Internet sociology, programmer poetry, Elon Musk Elon Musking, and a whole lot of the internet being hacked and/or crappy.
Niceness
This is a really fascinating read into the dynamics of how roleplayers (people who pretend to be fantasy characters) work around the limitations of MMO virtual real estate and negotiate "ownership" in a world where they technically own nothing. Also, before you make fun of them weird roleplayers, I used to do this and it's a ton of fun. I ran a "trade" guild that was actually a cloak-and-dagger spy organization that paid its roleplaying members in real gold. It was pretty sweet.

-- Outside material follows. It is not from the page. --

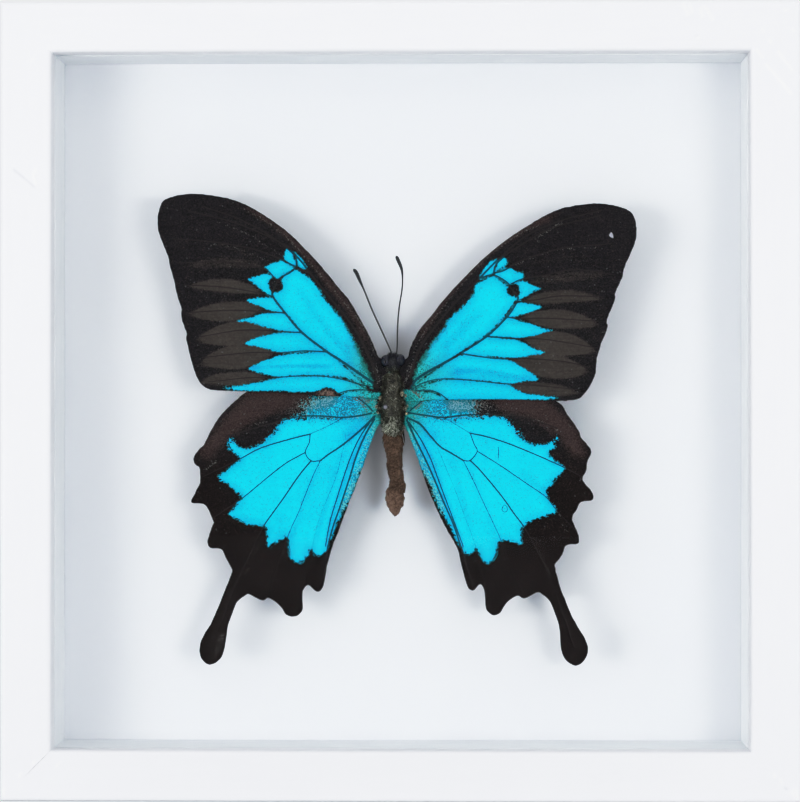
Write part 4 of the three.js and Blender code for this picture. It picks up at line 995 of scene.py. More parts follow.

This is really cute. Poetry for programmers. I'm a programmer and I like poetry that's not for programmers (AKA like almost all of it), but it's nice that someone is catering to me.
Love and kindness, one tweet at a time.
$1B to make sure that artificial intelligence doesn't destroy the world while expecting no profits? That sounds like a compsci academic's dream job. Overall, it's very cool that people are taking this seriously.
Nastiness
Pirate Bay founder Peter Sunde bemoans the state of the internet, highlights core insecurities, suggests blowing it up. This is a fairly depressing (and important) read, but there's an upside: people do still care about it.
Criminal credit card marketplace Rescator is using sophisticated tech to detect when cops are trying to purchase credit card packs to find patterns in the thefts. Interesting exposition on past breaches and hacks, as well.
A social engineer/penetration tester's account of an embarrassingly insecure company. Worth a read just in terms of its jaw-dropping failure. #phonehousegate
Hackers were able to hit important servers with five million queries a second for 48 hours. That's a lot of firepower. Also, that image. Spooky!